Fighting antisemitism used to be a great unifying force among Jews – but today the right insists the anti-Zionist left is the biggest threat and the left says white supremacy is the biggest threat.
Yes, Jewish people define it quite differently. I thought that what Trump said was antisemitic, and there are conservative Jews who disagree with me on that. There are criticisms of Israel that I don’t consider to be antisemitic that others consider Jew hatred.
Having said that, this is not a book about antisemitism. Because antisemitism, it’s about Jews, but it’s also not about Jews, right? It’s about antisemites, and I think American Jewish history is so much bigger and richer than the people who hate us.
You write something at the end of the book I’d love you to expand on: “your favorite part about being an American Jew.” What is that?

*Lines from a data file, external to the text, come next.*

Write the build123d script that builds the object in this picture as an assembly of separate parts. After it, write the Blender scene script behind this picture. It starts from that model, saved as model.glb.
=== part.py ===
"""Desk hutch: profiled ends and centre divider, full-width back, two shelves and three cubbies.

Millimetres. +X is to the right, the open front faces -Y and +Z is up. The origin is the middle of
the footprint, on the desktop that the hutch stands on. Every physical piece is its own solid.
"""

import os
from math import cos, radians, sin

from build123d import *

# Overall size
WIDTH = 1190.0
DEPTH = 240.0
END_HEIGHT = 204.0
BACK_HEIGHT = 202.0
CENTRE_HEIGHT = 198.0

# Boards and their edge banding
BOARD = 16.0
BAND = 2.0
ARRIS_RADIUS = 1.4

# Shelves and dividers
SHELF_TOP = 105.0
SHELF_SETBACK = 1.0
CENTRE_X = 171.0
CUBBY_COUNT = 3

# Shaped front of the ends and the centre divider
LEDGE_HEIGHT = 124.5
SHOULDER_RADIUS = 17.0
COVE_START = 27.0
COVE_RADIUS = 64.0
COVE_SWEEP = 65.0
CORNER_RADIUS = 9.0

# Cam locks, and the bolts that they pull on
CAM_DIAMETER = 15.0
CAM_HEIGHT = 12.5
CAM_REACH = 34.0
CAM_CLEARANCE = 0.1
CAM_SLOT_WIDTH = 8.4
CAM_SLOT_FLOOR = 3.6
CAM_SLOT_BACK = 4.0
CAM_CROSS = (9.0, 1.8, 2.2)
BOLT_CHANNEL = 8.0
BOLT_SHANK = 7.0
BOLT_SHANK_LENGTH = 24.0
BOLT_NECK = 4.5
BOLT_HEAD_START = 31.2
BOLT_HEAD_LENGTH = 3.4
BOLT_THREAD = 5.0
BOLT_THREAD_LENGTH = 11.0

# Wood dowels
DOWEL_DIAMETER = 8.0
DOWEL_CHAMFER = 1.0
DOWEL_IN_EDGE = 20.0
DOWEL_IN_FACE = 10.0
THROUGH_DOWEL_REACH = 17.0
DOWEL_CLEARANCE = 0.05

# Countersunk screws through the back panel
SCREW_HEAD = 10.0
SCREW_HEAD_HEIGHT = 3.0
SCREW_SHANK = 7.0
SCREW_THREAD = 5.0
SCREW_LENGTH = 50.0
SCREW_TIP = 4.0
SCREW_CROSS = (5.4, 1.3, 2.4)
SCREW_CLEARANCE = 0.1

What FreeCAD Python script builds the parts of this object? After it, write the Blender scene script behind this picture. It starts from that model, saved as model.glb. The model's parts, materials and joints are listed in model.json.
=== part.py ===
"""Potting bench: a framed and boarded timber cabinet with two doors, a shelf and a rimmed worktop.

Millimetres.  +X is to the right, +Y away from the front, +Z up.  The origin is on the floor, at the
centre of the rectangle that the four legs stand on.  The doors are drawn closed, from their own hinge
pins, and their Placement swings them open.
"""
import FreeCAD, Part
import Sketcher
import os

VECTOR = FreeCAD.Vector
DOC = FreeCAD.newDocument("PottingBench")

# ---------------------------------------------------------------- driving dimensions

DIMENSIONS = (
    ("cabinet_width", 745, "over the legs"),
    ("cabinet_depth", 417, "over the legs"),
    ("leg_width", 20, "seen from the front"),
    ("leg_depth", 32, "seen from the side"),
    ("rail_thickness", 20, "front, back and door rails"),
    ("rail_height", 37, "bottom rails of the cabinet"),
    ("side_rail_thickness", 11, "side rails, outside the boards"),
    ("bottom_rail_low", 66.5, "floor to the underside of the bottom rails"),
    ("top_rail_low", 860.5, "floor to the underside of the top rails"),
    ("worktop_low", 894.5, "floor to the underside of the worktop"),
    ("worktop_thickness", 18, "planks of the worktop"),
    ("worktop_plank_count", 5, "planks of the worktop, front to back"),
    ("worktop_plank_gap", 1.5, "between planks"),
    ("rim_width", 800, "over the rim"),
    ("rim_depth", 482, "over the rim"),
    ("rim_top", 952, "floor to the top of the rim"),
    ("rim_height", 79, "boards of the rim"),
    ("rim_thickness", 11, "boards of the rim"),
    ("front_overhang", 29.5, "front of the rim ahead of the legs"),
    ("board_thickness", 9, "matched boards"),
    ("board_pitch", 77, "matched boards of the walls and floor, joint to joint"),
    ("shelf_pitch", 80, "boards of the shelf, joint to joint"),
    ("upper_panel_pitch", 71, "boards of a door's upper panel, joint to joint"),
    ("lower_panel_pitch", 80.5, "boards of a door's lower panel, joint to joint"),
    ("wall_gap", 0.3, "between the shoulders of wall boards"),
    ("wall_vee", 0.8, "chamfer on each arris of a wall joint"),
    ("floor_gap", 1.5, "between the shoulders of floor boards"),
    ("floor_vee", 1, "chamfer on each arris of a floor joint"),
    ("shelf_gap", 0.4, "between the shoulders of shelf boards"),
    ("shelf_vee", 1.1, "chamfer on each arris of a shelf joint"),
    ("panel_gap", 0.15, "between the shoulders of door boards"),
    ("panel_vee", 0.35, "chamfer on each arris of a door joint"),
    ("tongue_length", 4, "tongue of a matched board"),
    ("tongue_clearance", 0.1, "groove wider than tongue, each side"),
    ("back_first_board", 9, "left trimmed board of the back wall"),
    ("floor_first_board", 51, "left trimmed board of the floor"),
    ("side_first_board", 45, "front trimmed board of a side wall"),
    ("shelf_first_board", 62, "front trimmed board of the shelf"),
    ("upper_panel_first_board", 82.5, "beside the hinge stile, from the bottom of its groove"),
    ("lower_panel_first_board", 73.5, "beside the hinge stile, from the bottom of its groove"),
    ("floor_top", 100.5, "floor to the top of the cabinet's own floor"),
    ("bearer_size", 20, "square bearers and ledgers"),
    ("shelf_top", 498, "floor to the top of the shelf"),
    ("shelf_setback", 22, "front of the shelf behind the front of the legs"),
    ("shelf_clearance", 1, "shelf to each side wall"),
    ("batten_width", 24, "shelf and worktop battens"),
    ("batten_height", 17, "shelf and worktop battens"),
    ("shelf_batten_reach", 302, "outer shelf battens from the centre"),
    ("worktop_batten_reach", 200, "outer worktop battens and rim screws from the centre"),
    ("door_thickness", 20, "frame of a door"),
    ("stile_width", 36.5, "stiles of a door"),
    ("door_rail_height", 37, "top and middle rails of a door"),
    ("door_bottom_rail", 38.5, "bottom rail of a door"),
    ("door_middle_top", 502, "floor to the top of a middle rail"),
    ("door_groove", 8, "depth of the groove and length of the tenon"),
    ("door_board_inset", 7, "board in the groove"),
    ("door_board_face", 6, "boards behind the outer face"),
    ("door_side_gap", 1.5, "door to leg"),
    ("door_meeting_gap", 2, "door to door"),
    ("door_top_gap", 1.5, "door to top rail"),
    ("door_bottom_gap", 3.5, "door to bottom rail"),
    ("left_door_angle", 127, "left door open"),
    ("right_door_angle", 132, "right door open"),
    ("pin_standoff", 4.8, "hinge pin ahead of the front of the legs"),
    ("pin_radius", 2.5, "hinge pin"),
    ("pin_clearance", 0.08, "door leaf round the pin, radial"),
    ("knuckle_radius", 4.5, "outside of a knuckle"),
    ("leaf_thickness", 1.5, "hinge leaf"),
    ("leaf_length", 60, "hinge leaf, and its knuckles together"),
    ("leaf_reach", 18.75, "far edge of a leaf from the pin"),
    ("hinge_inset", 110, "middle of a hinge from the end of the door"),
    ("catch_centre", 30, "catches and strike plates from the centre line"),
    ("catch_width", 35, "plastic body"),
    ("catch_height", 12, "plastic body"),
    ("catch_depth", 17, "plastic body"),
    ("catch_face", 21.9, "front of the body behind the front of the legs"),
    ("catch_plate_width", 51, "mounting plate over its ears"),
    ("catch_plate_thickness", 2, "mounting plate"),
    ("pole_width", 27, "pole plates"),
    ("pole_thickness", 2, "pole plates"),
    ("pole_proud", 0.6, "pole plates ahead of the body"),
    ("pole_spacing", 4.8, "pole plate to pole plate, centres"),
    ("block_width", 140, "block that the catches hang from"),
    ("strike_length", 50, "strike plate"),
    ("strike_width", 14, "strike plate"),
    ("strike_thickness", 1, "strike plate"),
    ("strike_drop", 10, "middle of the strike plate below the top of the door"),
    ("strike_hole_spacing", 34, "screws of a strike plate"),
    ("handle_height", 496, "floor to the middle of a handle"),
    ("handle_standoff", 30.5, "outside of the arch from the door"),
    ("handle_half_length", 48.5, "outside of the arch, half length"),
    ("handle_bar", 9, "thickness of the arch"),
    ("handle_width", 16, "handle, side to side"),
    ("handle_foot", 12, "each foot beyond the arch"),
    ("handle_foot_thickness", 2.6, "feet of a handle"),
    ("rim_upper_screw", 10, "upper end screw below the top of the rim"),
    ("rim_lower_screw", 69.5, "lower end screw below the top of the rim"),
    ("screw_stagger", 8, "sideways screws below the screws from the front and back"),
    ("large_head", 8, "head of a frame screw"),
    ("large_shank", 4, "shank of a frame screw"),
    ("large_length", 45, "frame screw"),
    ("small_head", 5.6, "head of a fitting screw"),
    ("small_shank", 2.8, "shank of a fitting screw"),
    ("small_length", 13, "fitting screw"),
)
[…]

It starts with something I heard a lot in Israel: “We don’t have to think about being Jewish.” That’s not totally true. There are debates on how to be Jewish in Israel, even if they’re quite different, but I think someone said to me, like, “We’re not paranoid about it like you.”

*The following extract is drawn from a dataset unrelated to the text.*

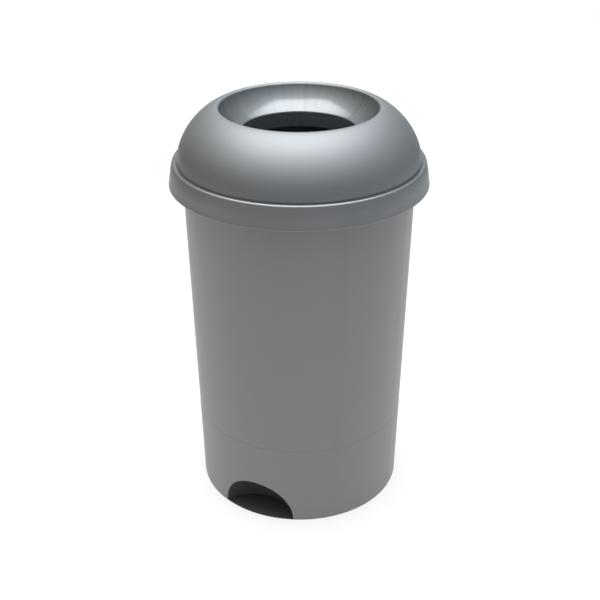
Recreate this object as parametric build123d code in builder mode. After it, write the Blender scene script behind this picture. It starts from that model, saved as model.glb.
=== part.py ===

But I love my paranoia. I love gazing in my own navel and thinking about what it means to be Jewish and what it means to be Jewish in America and changing my mind about what that means to me and rethinking it. I didn’t think that I would be a person who grew up to belong to a synagogue and then I did. I didn’t think that I would be a person who takes Yiddish classes in my free time and now I am. I really didn’t think I would be a person who writes about these issues in print, and here I am.
I think there are many things that one can do in life and point to and be like, “ah, that’s Jewish.” Just asking these questions, even though there’s not an answer, is a part of Jewishness and Judaism that I really love.
I do hope that comes across in this book. It’s a love letter to Jewish pluralism in some ways. I love being an American Jew. And I would hope that despite the title and despite the infighting and despite the self-doubt, that comes across to readers and invites them to think, “What do I love about it, what is significant to me, what parts of the American Jewish experience can I latch on to?”